A house without landscaping can feel oddly unfinished, even if the structure itself is beautiful. Plants, trees, lawn areas, pathways, and outdoor lighting help connect the home to its setting. They soften architecture, add movement, and bring in seasonal change. A well-landscaped property feels more settled, as if the home belongs exactly where it is.

This is especially true when landscaping complements the style of the house. A formal home may benefit from symmetry and clipped hedges. A coastal property may feel better with grasses, gravel, and relaxed planting. A modern home may look best with clean lines, sculptural plants, and restrained materials. Good landscaping should flatter the house, not compete with it for attention like a guest who wore white to a wedding.

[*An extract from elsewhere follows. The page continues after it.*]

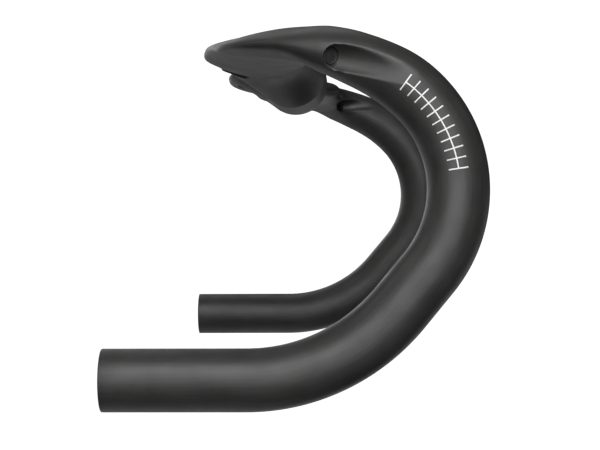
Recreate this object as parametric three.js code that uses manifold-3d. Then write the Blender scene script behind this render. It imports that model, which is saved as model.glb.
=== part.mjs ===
// Carbon drop handlebar for a road bicycle, in millimetres, +Z up.
//
// The origin is the centre of the stem clamp section. +X points forward along the bicycle, +Y to
// the rider's left. The bar mirrors about the plane y = 0: every shape is first described on the
// right-hand side (y < 0) as a loft of cross-sections along a spine, and the left side is its mirror.

import * as THREE from 'three';
import { mergeVertices } from 'three/addons/utils/BufferGeometryUtils.js';
import Module from 'manifold-3d';

const wasm = await Module();
wasm.setup();

// ---- driving dimensions -------------------------------------------------------------------

const CLAMP_DIAMETER = 31.8;          // stem clamp standard
const TUBE_DIAMETER = 23.8;           // lever and tape standard on the drops
const CLAMP_HALF = 33;                // round clamp length, each side of the centre
const END_HALF_WIDTH = 210;           // centre of each bar end from the mid plane
const FLARE = 8.3;                    // degrees, outward lean of each drop
const LEAN_BLEND = 5;                 // height over which the lean sets in below the bend
const DROP = 127;                     // clamp axis down to the axis of the bar ends
const END_X = -65;                    // cut face of the bar ends

// The spine beyond the tops, as arcs: radius, and the headings they turn to.
const BEND_RADIUS = 38.3;             // tops into ramp, seen from above
const BEND_SPLIT = 50;                // degrees of that turn that stay almost level
const BEND_DIVE = 1.4;                // degrees below level at the split
const RAMP_DIVE = 20.2;               // degrees below level where the bend ends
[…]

The Best Landscaping Is Beautiful and Useful

The real benefits of landscaping come from balancing beauty with function. A yard should look good, but it should also work for the people who live there. It should support the way the home is used, make outdoor spaces more inviting, and reduce problems instead of creating new ones. The most successful landscapes are not always the most elaborate. They are the ones that feel natural, cared for, and easy to enjoy.

A polished landscape can improve curb appeal, create outdoor living space, support privacy, help manage water, and make a home feel more complete. It is one of the rare home improvements that can be both practical and deeply pleasurable. After all, a beautiful yard does not just change how the house looks. It changes how it feels to come home.